Their shadowy nature is an asset and a hindrance. While their mystique makes their detection and suppression difficult for the Nigerian security forces, it has also made them faceless and prevented them from making political progress. They lack a single articulate spokesperson who can speak for their cause such as a Gerry Adams or Yasser Arafat. The multi-headed militant hydra is not easy for outsiders to understand. This is where they are in dangerous territory.

The gangs’ activities has brought the issue of the Niger Delta to the world’s attention and has made it a major political issue within Nigeria. However while the public are vaguely aware of the Niger Delta issue, the gangs have been abysmal at articulating their demands. The Delta militants have failed miserably to turn publicity gains into political gains. Several years into their campaign, the derivation formula remains pegged at 13% and there not nearer to achieving any of their objectives.

Despite the disruption to oil supplies, the Delta violence benefits the government in a financially perverse way. Continued attacks on oil installations by the militants disrupts the global oil market and drives prices higher. Higher oil prices equals more money for the federal government. The federal government is therefore able to sustain a localized low intensity conflict for years without an existential threat to Nigeria or its control over other areas of the country.
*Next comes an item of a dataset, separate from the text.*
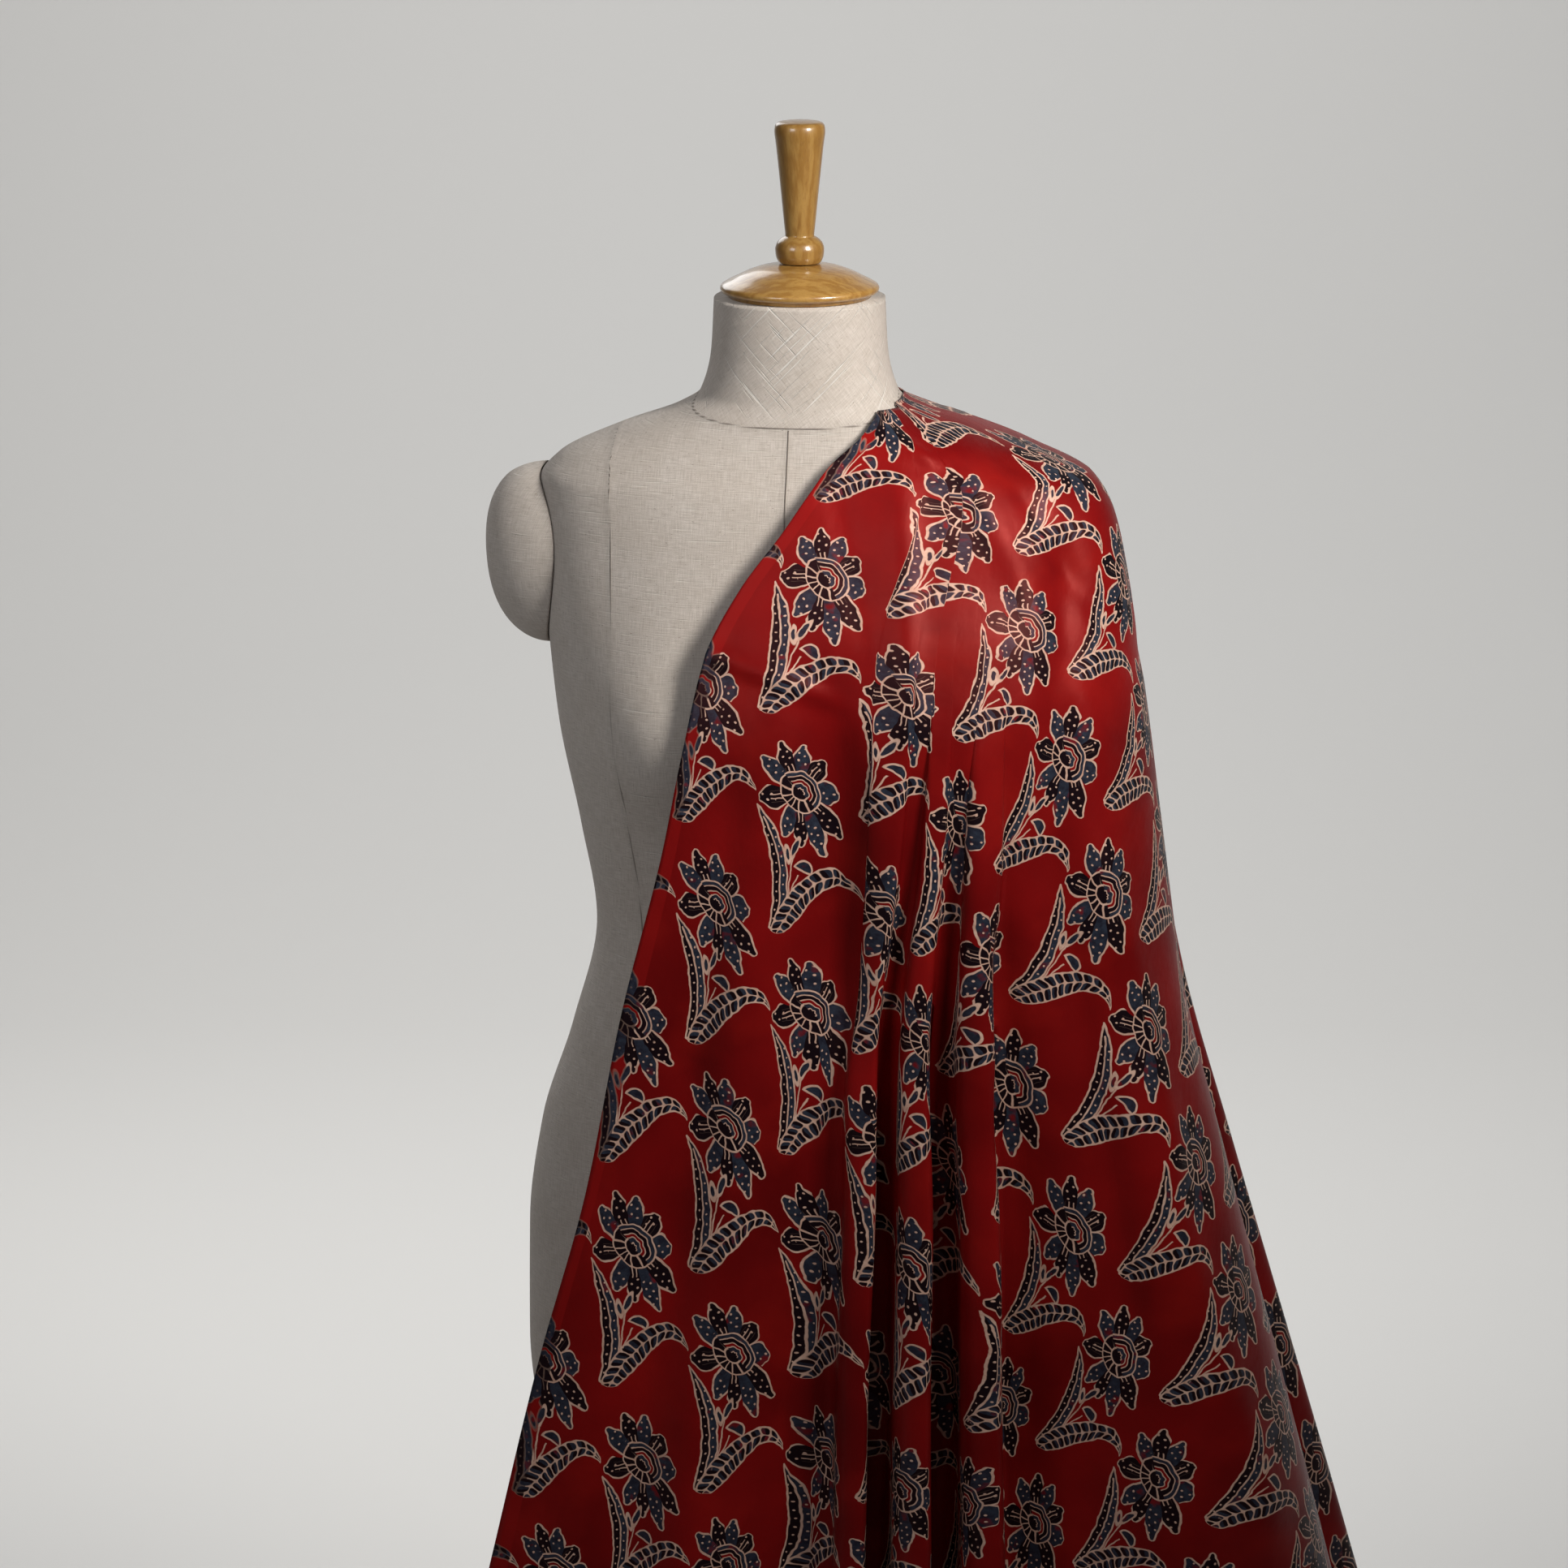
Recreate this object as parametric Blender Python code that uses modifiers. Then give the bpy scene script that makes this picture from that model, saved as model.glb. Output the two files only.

The hidden danger is that if the status quo does not change, the gangs will be tempted to become increasingly daring and amplify their violence. This could emerge by way of a spectacular mass casualty attack or by extending their operations to non-riverine areas and major population centres like Lagos and Abuja. Should they do so, the Nigerian army’s hands are tied. If they retaliate with massive force, they will incur heavy civilian casualties and exacerbate the crisis. The IRA and Palestinian groups used the intensification of violence as a political tool. Originally operating almost exclusively within Northern Ireland, the IRA took its bombing campaign to the streets of England in cities like Birmingham and London and in two separate failed attacks, nearly succeeded in assassinating the entire leadership of the English government. The Palestinians of Hamas and the al-Aqsa Martyrs Brigades similarly decided to take their struggle from the alley ways of the occupied territories of the West Bank and Gaza into the streets of Israel . They carried out suicide bombings inside Israel as a way of bringing their grievances to the doorstep of every single Israeli.

The militants’ cause has also been hijacked by criminal gangs who kidnap the wives and infant children of civilian officials. Being tainted and associated with such elements makes the militants appear like bandits. The militants quite simply do not have enough firepower, numbers or political stroke to achieve their demands by armed struggle alone. Now that they have the federal government’s attention, they need to make the evolution that the ANC, IRA, and PLO made from armed rebels to political parties. The militants require a political wing and a skilled orator to present a human face for their struggle. If they rely on brawn alone…they will disappear like Boro and Saro-Wiwa.